[Dataset items]

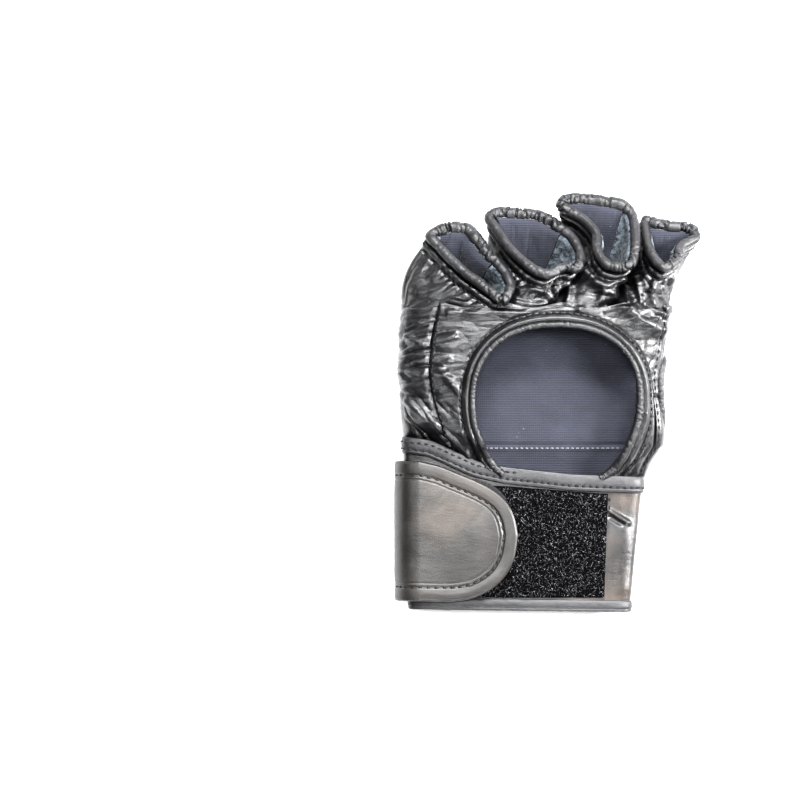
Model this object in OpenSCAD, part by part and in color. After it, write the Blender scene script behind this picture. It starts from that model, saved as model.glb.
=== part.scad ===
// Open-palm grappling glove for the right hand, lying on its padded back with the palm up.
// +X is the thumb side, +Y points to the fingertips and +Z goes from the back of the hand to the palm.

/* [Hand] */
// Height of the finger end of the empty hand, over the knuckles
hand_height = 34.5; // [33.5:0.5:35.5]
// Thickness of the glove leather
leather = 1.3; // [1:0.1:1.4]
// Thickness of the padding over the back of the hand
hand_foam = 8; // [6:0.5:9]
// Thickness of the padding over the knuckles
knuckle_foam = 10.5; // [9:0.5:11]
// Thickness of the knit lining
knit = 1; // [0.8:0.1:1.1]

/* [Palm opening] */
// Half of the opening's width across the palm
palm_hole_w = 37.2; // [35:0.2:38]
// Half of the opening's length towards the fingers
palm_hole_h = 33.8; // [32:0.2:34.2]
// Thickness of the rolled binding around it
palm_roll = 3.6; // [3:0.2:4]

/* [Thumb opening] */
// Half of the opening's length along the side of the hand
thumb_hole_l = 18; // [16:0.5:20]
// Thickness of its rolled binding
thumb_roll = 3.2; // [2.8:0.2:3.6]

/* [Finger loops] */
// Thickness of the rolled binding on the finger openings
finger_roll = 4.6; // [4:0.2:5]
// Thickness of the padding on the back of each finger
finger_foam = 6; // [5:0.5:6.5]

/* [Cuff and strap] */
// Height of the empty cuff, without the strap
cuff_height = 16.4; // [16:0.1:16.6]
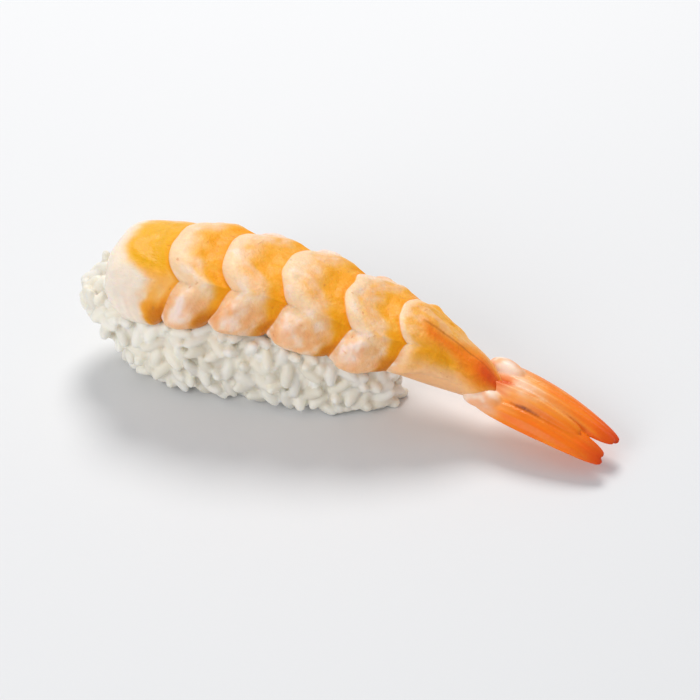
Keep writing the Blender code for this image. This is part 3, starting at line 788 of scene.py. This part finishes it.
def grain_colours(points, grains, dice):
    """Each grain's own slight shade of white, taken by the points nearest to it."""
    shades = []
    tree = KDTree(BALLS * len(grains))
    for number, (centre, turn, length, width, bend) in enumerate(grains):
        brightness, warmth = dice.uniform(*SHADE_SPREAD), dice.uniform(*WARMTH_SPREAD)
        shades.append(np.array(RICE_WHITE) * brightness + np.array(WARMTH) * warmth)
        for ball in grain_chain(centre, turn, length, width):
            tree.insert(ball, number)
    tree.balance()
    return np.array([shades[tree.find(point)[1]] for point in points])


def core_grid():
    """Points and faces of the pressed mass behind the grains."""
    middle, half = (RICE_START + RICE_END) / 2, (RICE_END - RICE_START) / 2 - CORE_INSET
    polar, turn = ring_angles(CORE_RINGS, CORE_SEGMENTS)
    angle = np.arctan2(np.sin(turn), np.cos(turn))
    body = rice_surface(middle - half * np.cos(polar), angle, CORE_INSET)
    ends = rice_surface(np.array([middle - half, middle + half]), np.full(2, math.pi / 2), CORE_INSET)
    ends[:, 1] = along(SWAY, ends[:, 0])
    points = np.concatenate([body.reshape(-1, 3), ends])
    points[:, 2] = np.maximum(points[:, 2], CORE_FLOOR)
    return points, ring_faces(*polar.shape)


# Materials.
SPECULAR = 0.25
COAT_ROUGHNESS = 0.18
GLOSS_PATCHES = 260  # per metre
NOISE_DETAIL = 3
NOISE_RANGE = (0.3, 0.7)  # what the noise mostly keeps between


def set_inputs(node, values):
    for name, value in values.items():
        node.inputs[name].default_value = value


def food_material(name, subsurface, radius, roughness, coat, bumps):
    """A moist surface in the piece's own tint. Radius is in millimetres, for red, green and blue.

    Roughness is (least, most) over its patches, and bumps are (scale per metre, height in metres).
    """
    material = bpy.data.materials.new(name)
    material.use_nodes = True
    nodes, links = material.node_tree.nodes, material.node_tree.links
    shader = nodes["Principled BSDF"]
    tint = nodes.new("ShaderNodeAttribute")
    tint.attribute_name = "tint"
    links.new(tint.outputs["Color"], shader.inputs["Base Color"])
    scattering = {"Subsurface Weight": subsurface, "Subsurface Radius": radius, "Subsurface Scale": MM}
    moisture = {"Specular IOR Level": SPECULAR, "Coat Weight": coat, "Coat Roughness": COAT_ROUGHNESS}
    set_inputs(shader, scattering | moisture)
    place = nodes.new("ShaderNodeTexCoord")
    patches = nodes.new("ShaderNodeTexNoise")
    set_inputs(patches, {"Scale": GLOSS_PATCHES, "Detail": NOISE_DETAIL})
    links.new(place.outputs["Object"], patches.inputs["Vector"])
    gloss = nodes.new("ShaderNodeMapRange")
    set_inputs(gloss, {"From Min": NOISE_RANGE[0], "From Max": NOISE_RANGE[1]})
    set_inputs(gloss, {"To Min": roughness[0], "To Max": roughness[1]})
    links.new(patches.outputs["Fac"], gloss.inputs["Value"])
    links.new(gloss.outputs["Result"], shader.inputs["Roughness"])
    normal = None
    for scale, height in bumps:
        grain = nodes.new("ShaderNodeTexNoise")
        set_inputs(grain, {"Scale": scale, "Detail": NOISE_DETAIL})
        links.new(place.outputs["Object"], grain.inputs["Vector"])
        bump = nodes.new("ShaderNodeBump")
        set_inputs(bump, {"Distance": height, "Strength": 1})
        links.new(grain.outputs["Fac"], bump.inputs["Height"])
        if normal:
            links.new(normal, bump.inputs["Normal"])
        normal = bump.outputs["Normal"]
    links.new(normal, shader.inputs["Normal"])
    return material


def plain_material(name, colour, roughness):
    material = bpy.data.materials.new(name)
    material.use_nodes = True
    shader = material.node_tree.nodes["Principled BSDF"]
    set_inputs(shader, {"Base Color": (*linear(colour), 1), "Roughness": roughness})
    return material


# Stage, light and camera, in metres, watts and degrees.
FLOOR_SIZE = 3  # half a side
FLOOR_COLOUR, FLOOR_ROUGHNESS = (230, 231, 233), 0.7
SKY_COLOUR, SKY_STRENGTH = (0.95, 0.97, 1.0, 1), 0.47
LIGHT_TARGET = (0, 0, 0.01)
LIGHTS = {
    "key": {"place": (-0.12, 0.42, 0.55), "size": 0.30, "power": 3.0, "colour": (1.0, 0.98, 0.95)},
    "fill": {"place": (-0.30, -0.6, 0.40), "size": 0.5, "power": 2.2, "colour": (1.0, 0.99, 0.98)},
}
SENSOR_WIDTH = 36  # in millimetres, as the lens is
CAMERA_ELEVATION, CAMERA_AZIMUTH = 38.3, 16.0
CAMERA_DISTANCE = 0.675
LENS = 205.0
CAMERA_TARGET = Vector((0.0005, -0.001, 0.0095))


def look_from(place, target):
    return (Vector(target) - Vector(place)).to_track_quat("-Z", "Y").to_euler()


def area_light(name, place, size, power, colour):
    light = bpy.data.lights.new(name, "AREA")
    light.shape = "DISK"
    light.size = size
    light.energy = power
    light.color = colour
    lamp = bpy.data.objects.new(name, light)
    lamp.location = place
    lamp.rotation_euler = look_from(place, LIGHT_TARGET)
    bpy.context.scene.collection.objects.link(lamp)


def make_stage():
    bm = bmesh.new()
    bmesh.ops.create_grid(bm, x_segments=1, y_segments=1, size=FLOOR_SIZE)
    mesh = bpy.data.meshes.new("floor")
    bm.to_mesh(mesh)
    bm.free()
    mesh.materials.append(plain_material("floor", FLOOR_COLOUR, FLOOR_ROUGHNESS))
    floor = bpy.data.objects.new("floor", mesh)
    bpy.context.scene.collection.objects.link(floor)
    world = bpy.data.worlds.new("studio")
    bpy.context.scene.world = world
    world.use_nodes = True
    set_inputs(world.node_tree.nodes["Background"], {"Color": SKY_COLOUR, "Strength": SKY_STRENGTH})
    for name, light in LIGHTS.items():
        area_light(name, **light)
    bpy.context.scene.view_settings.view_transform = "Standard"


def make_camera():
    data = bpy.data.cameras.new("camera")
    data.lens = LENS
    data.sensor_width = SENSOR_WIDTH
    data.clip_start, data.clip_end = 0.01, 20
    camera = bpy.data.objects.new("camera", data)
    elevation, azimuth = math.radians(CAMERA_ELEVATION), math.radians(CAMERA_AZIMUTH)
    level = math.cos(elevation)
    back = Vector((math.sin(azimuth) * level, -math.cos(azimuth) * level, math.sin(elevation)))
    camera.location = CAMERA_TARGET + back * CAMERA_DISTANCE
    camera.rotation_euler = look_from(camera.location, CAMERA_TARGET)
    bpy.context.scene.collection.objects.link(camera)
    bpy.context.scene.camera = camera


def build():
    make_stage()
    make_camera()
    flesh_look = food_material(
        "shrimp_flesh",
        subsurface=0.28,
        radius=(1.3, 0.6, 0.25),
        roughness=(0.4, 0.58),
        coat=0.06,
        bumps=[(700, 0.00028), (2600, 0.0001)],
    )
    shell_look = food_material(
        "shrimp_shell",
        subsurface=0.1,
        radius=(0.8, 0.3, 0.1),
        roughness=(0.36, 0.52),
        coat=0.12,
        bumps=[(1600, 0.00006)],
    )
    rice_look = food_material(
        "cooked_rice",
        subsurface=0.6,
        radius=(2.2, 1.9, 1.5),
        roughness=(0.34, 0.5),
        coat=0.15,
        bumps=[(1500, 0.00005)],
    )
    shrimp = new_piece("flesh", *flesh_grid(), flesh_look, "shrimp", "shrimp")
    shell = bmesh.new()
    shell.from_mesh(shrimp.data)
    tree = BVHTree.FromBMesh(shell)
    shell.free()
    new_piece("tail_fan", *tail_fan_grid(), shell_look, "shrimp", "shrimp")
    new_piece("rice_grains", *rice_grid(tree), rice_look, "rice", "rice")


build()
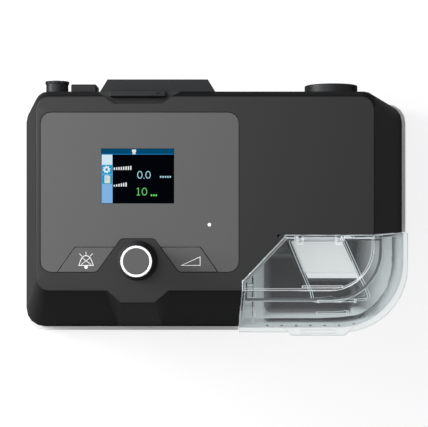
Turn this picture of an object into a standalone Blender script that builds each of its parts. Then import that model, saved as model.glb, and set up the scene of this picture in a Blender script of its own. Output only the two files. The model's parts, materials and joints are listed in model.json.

REQUEST: From the very first line of the data through the line with "finger_foam = 6; // [5:0.5:6.5]" in it, please reproduce each line exactly and output nothing more.

CORRECT OUTPUT:
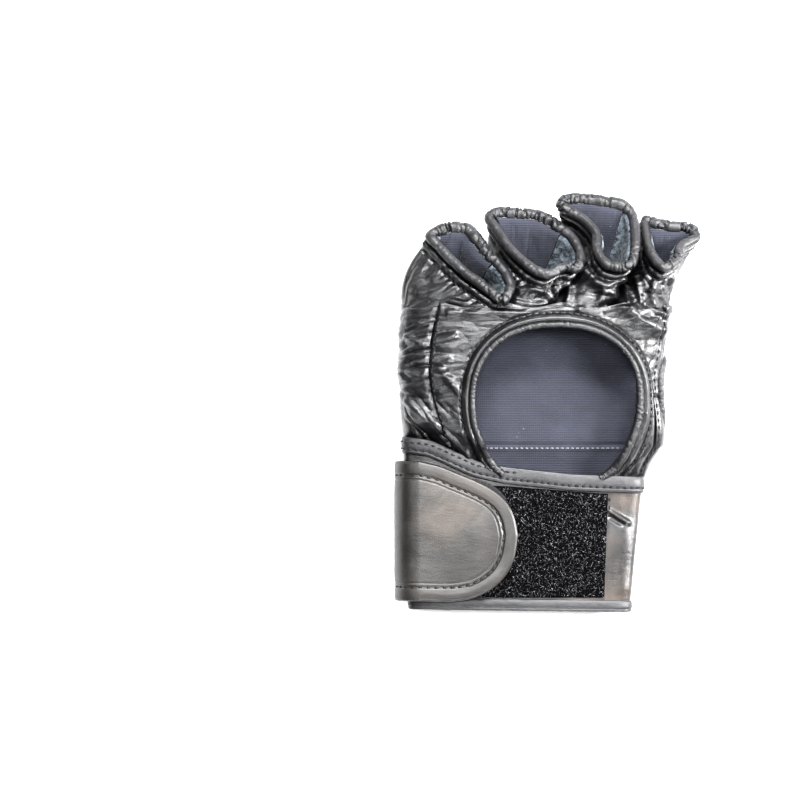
Model this object in OpenSCAD, part by part and in color. After it, write the Blender scene script behind this picture. It starts from that model, saved as model.glb.
=== part.scad ===
// Open-palm grappling glove for the right hand, lying on its padded back with the palm up.
// +X is the thumb side, +Y points to the fingertips and +Z goes from the back of the hand to the palm.

/* [Hand] */
// Height of the finger end of the empty hand, over the knuckles
hand_height = 34.5; // [33.5:0.5:35.5]
// Thickness of the glove leather
leather = 1.3; // [1:0.1:1.4]
// Thickness of the padding over the back of the hand
hand_foam = 8; // [6:0.5:9]
// Thickness of the padding over the knuckles
knuckle_foam = 10.5; // [9:0.5:11]
// Thickness of the knit lining
knit = 1; // [0.8:0.1:1.1]

/* [Palm opening] */
// Half of the opening's width across the palm
palm_hole_w = 37.2; // [35:0.2:38]
// Half of the opening's length towards the fingers
palm_hole_h = 33.8; // [32:0.2:34.2]
// Thickness of the rolled binding around it
palm_roll = 3.6; // [3:0.2:4]

/* [Thumb opening] */
// Half of the opening's length along the side of the hand
thumb_hole_l = 18; // [16:0.5:20]
// Thickness of its rolled binding
thumb_roll = 3.2; // [2.8:0.2:3.6]

/* [Finger loops] */
// Thickness of the rolled binding on the finger openings
finger_roll = 4.6; // [4:0.2:5]
// Thickness of the padding on the back of each finger
finger_foam = 6; // [5:0.5:6.5]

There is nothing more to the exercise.